Only the lines from the first one through the line with "z_dir=(0, 0, 1))" should be printed, exactly as they appear.
________________________________________
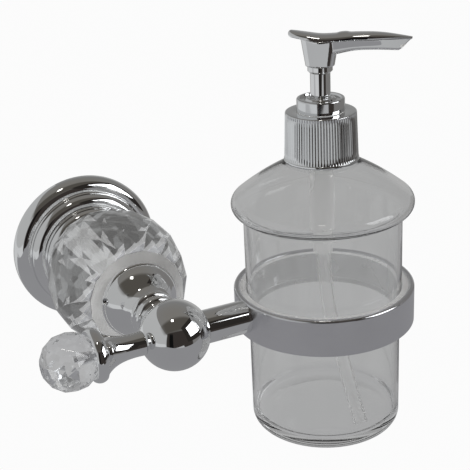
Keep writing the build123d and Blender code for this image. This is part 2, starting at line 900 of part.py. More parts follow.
def head_outline(grow):
    """Leaf shape seen from above: round at the rear, widest over the stem, narrow at the tip."""
    half = head_width / 2 + grow
    tip = tip_half + grow / 2
    ends = []
    for side in (1, -1):
        edge = side * half
        rear = Bezier((rear_t - grow, 0), (rear_t - grow, edge * 0.8), (-7.0, edge), (0, edge))
        flank = Bezier(rear @ 1, (12.0, edge), (26.0, edge * 0.86), (tip_t, side * tip))
        ends.append(flank @ 1)
    Line(*ends)


head_plan = Plane(origin=(bottle_x, -reach, 95.0), x_dir=spout_dir, z_dir=(0, 0, 1))

with BuildPart() as head_cover:
    with BuildSketch(spout_section):
        with BuildLine():
            top = saddle(0)
            under = saddle(cover_t)
            ThreePointArc(top @ 0, (rear_t, 113.9), under @ 0)
            Line(top @ 1, under @ 1)
        make_face()
    extrude(amount=head_width, both=True)
    with BuildSketch(head_plan):
        with BuildLine():
            head_outline(0)
        make_face()
    extrude(amount=30, mode=Mode.INTERSECT)
save(head_cover, "head_cover")

boss_low_r = 5.8
boss_high_r = 7.4
spout_half = 3.3
face_low = (31.0, 106.8)
face_high = (35.6, 111.2)
cover_gap = 0.02
nozzle_r = 1.5
nozzle_bore_r = 0.9
passage_r = 1.1


def on_spout(t, z):
    """Point in the vertical plane through the spout: t along the spout, z up."""
    return (bottle_x + spout_dir[0] * t, -reach + spout_dir[1] * t, z)


def spout_ray(t, z, slope):
    """Plane at a point of the spout, facing along it and down by slope degrees."""
    along = cos(radians(slope))
    return Plane(
        origin=on_spout(t, z),
        x_dir=spout_side,
        z_dir=(spout_dir[0] * along, spout_dir[1] * along, -sin(radians(slope))),
    )


passage_plane = spout_ray(0, 108.6, -2.0)
nozzle_plane = spout_ray(29.3, 109.4, 18.0)

with BuildPart() as head_body:
    with BuildSketch(bottle_section):
        with BuildLine():
            Polyline(
                (0, head_bottom),
                (boss_low_r - 0.5, head_bottom),
                (boss_low_r, head_bottom + 0.5),
                (boss_high_r, 115.2),
                (0, 115.2),
                close=True,
            )
        make_face()
    revolve(axis=bottle_axis)
    with BuildSketch(spout_section):
        with BuildLine():
            keel = Spline((2.0, 104.4), (6.4, 105.5), (14.0, 107.0), (22.0, 107.2), face_low)
            Polyline(keel @ 1, face_high, (tip_t, 115.2), (2.0, 115.2), keel @ 0)
        make_face()
    extrude(amount=spout_half, both=True)
    with BuildSketch(head_plan):
        with BuildLine():
            head_outline(-0.6)
        make_face()
        with Locations((0, 0)):
            Circle(boss_high_r + 0.2)
    extrude(amount=30, mode=Mode.INTERSECT)
    with BuildSketch(spout_section):
        with BuildLine():
            roof = saddle(cover_t + cover_gap)
            Polyline(roof @ 1, (50.0, 112.0), (50.0, 130.0), (-30.0, 130.0), (-30.0, 112.8), roof @ 0)
        make_face()
    extrude(amount=30, both=True, mode=Mode.SUBTRACT)
    with BuildSketch(Plane.XY.offset(head_bottom - 1)):
        with Locations((bottle_x, -reach)):
            Circle(sleeve_r + 0.02)
    extrude(amount=stem_top + 1.0 - head_bottom + 1, mode=Mode.SUBTRACT)
    with BuildSketch(passage_plane):
        Circle(passage_r)
    extrude(amount=30.5, mode=Mode.SUBTRACT)
    with BuildSketch(nozzle_plane):
        Circle(nozzle_r + 0.02)
    extrude(amount=8.0, mode=Mode.SUBTRACT)
save(head_body, "head_body")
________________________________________
- [WRITTEN RESPONSE]
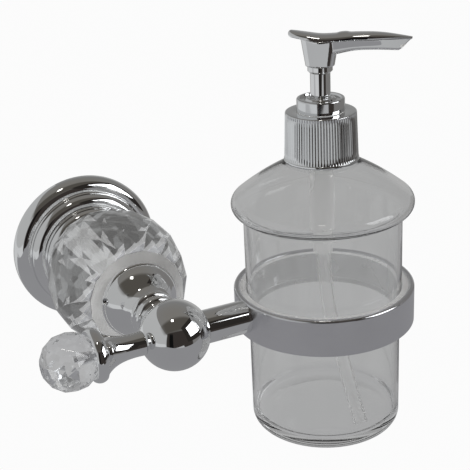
Keep writing the build123d and Blender code for this image. This is part 2, starting at line 900 of part.py. More parts follow.
def head_outline(grow):
    """Leaf shape seen from above: round at the rear, widest over the stem, narrow at the tip."""
    half = head_width / 2 + grow
    tip = tip_half + grow / 2
    ends = []
    for side in (1, -1):
        edge = side * half
        rear = Bezier((rear_t - grow, 0), (rear_t - grow, edge * 0.8), (-7.0, edge), (0, edge))
        flank = Bezier(rear @ 1, (12.0, edge), (26.0, edge * 0.86), (tip_t, side * tip))
        ends.append(flank @ 1)
    Line(*ends)


head_plan = Plane(origin=(bottle_x, -reach, 95.0), x_dir=spout_dir, z_dir=(0, 0, 1))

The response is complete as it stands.